## Records provided
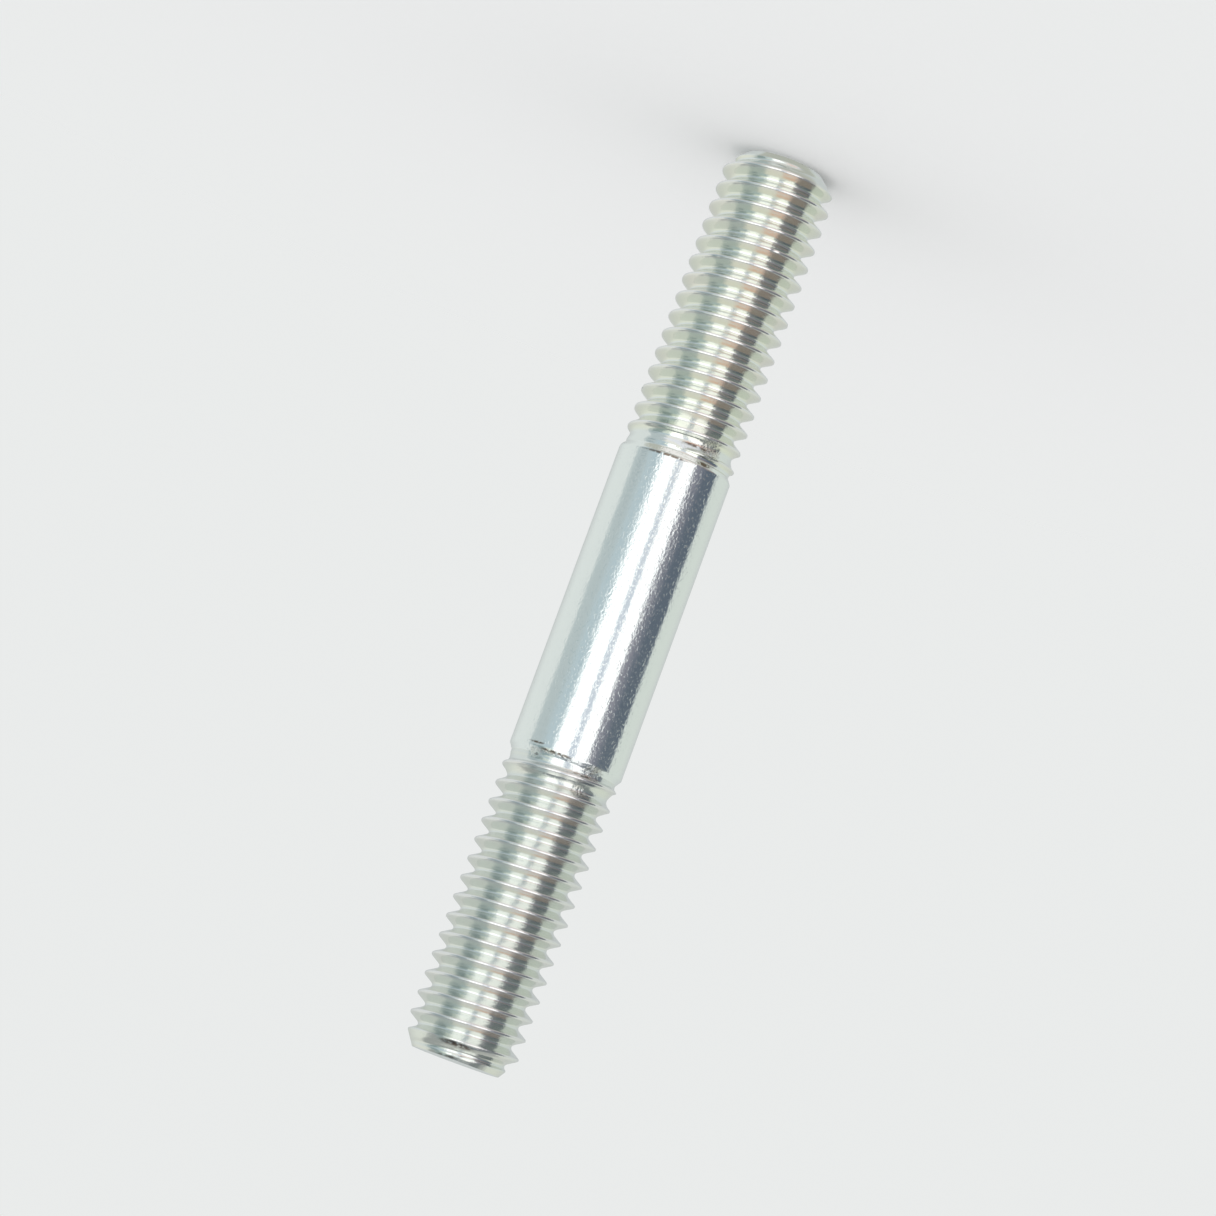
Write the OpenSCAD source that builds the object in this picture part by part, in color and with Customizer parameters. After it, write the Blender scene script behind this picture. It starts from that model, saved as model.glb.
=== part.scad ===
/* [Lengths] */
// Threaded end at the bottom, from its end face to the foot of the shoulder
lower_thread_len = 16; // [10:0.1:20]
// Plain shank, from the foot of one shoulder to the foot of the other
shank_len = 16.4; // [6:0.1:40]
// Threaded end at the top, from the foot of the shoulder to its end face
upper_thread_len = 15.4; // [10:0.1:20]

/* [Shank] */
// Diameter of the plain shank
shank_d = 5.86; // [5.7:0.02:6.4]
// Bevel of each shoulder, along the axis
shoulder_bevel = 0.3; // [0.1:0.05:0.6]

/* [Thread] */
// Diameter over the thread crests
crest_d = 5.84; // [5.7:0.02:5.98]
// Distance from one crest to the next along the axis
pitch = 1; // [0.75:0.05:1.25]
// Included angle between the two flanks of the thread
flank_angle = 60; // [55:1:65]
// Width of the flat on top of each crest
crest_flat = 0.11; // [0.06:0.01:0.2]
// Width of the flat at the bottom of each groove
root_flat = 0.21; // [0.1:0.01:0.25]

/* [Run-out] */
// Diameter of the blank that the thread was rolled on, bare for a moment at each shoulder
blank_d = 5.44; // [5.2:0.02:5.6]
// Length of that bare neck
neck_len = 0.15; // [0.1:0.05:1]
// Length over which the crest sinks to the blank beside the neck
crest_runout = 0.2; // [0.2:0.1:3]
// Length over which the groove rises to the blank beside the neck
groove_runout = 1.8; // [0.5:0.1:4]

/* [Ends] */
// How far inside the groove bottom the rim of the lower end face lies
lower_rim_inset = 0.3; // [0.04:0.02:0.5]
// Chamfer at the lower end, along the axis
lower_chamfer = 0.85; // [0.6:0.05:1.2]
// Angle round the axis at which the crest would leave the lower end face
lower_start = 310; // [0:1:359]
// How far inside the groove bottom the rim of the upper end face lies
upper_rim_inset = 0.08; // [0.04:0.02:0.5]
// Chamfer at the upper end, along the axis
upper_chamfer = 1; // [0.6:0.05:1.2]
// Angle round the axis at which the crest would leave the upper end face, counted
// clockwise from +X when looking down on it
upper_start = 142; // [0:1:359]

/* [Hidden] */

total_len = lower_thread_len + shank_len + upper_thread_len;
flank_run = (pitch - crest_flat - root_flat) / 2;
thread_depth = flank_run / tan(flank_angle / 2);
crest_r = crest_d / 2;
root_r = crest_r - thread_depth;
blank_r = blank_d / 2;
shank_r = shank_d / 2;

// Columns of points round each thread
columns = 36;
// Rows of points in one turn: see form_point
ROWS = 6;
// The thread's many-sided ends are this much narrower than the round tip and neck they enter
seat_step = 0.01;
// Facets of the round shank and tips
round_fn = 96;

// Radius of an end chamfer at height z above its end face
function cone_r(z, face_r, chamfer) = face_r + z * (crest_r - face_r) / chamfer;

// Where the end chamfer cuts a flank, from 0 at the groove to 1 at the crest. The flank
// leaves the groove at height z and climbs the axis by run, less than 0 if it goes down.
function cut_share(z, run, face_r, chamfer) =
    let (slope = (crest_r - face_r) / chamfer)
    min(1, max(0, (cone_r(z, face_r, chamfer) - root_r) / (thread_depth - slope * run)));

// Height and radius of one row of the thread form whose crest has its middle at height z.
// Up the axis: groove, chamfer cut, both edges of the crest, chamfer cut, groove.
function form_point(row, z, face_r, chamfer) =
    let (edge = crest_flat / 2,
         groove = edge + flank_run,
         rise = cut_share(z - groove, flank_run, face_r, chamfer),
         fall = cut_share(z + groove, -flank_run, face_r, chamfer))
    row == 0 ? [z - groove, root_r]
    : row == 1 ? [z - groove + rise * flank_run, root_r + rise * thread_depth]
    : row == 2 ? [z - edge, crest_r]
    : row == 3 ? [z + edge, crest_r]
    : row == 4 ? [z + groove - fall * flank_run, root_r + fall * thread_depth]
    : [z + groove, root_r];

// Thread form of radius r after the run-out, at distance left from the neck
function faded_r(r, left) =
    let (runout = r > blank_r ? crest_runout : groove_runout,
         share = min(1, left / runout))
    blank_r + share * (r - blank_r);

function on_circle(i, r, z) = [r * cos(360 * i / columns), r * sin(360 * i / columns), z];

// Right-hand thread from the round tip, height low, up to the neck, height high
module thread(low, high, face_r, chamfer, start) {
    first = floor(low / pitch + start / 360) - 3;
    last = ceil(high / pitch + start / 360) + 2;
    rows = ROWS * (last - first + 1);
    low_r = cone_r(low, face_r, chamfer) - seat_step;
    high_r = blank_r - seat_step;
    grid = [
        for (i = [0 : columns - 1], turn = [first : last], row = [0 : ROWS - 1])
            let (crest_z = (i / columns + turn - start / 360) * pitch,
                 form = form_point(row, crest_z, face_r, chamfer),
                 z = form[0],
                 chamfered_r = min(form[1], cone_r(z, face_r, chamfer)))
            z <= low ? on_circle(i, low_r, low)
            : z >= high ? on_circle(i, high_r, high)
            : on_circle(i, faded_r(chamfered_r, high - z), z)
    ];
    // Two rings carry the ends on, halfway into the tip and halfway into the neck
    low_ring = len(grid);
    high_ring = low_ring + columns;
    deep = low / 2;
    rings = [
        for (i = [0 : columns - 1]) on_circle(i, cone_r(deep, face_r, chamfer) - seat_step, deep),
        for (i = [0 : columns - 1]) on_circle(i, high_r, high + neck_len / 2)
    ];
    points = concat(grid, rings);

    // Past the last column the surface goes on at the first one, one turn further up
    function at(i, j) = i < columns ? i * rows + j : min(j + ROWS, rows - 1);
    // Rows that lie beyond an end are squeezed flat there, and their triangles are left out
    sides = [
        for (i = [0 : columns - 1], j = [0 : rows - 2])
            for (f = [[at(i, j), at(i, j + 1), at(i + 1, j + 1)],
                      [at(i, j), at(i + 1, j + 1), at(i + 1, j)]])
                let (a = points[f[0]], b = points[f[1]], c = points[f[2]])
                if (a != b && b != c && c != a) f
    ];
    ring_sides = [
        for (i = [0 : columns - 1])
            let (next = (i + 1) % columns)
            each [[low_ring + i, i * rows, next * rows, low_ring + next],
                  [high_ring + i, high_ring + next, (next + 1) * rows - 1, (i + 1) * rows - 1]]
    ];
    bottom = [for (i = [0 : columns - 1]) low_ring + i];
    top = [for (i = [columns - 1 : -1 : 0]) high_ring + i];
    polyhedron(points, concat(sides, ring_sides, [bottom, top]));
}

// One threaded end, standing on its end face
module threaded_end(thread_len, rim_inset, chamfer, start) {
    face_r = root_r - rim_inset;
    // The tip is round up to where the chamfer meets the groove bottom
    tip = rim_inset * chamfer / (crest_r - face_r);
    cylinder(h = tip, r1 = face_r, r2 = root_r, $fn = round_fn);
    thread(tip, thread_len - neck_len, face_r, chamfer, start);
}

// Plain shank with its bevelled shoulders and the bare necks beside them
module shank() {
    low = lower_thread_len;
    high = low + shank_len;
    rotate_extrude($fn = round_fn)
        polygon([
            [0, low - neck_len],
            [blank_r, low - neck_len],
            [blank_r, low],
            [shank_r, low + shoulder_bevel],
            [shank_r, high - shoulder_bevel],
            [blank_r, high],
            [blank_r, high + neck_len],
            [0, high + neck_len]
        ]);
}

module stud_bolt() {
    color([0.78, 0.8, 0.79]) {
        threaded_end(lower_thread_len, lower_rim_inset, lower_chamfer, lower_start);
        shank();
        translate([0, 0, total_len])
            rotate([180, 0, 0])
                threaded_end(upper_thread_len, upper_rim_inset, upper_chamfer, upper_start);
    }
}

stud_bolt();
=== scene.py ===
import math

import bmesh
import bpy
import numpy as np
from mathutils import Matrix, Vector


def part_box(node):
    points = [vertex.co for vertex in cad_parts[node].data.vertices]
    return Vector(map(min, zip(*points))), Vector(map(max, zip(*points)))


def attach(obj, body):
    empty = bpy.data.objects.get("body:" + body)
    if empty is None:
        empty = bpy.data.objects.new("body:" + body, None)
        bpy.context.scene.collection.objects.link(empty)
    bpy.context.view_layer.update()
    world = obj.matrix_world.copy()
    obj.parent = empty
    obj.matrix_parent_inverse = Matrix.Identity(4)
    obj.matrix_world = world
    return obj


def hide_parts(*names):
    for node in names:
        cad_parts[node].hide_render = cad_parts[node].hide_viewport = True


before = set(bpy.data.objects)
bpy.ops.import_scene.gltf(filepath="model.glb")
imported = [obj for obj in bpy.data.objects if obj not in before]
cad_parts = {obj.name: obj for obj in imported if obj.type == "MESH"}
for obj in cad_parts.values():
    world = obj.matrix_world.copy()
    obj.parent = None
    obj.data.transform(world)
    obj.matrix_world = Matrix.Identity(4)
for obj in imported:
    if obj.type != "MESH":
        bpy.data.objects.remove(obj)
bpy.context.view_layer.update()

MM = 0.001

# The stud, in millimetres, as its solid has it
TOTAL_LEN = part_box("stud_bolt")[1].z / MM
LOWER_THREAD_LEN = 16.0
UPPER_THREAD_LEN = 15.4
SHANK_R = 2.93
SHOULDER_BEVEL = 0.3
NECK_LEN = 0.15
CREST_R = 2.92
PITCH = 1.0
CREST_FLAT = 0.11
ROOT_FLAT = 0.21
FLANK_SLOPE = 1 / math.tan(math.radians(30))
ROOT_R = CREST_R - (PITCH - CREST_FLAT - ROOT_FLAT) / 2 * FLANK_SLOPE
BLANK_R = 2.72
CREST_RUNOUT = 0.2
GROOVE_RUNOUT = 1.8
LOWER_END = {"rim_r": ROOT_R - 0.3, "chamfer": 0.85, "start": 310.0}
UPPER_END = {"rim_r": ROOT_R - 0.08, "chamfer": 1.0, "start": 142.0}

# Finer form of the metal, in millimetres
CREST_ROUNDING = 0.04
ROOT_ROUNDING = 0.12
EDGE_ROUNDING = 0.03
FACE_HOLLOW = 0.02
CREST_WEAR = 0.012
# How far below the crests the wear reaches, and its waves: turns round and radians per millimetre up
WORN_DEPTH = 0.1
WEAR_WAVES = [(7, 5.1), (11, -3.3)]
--
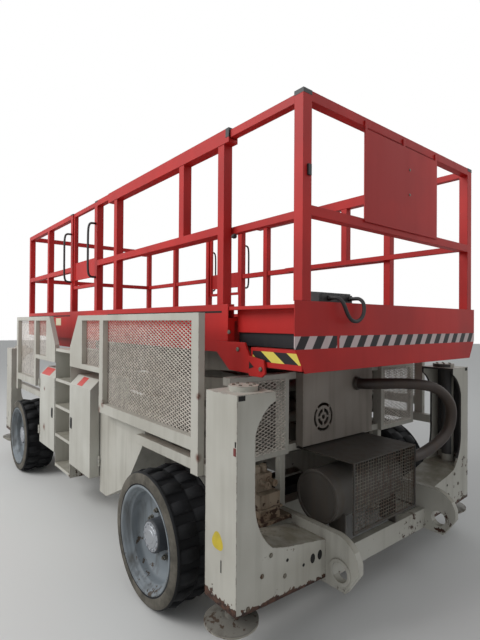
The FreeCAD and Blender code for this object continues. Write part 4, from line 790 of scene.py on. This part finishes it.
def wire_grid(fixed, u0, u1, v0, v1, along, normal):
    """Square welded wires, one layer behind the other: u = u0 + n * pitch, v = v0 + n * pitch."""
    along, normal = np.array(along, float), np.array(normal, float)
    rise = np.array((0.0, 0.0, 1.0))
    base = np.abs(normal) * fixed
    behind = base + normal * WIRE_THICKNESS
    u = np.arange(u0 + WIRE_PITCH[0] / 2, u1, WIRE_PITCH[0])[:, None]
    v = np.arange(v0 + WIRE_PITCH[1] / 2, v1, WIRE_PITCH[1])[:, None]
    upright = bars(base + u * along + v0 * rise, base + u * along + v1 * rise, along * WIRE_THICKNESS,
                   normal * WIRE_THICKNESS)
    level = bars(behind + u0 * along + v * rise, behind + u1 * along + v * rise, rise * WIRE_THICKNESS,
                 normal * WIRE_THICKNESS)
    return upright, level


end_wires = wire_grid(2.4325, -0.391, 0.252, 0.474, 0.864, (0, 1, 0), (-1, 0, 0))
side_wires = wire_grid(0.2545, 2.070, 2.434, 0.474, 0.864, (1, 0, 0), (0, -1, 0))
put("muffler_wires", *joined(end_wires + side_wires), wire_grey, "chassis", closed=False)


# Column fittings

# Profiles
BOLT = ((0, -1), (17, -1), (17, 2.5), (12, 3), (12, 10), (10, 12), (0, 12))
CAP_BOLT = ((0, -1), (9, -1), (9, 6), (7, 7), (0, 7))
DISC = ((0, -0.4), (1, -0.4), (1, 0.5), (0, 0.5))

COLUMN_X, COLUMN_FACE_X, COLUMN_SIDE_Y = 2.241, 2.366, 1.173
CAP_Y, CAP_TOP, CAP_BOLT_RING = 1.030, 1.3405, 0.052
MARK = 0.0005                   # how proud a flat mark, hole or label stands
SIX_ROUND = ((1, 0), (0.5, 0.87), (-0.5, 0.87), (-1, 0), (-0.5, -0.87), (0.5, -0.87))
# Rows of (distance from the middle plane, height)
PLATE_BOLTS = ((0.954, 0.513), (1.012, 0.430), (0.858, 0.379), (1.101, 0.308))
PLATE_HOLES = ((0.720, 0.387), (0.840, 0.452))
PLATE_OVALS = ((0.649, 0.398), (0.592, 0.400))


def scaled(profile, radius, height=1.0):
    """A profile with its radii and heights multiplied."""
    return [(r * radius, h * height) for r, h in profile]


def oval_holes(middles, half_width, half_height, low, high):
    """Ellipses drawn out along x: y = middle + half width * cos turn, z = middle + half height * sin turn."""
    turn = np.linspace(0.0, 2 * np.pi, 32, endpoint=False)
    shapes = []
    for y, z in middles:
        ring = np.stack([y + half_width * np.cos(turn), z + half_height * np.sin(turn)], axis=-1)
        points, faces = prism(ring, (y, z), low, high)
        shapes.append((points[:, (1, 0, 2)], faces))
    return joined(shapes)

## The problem
Repeat word for word the lines from the line containing "necks beside them" to the line containing "imported = [obj", both lines included; nothing else should appear.

## Worked solution
// Plain shank with its bevelled shoulders and the bare necks beside them
module shank() {
    low = lower_thread_len;
    high = low + shank_len;
    rotate_extrude($fn = round_fn)
        polygon([
            [0, low - neck_len],
            [blank_r, low - neck_len],
            [blank_r, low],
            [shank_r, low + shoulder_bevel],
            [shank_r, high - shoulder_bevel],
            [blank_r, high],
            [blank_r, high + neck_len],
            [0, high + neck_len]
        ]);
}

module stud_bolt() {
    color([0.78, 0.8, 0.79]) {
        threaded_end(lower_thread_len, lower_rim_inset, lower_chamfer, lower_start);
        shank();
        translate([0, 0, total_len])
            rotate([180, 0, 0])
                threaded_end(upper_thread_len, upper_rim_inset, upper_chamfer, upper_start);
    }
}

stud_bolt();
=== scene.py ===
import math

import bmesh
import bpy
import numpy as np
from mathutils import Matrix, Vector


def part_box(node):
    points = [vertex.co for vertex in cad_parts[node].data.vertices]
    return Vector(map(min, zip(*points))), Vector(map(max, zip(*points)))


def attach(obj, body):
    empty = bpy.data.objects.get("body:" + body)
    if empty is None:
        empty = bpy.data.objects.new("body:" + body, None)
        bpy.context.scene.collection.objects.link(empty)
    bpy.context.view_layer.update()
    world = obj.matrix_world.copy()
    obj.parent = empty
    obj.matrix_parent_inverse = Matrix.Identity(4)
    obj.matrix_world = world
    return obj


def hide_parts(*names):
    for node in names:
        cad_parts[node].hide_render = cad_parts[node].hide_viewport = True


before = set(bpy.data.objects)
bpy.ops.import_scene.gltf(filepath="model.glb")
imported = [obj for obj in bpy.data.objects if obj not in before]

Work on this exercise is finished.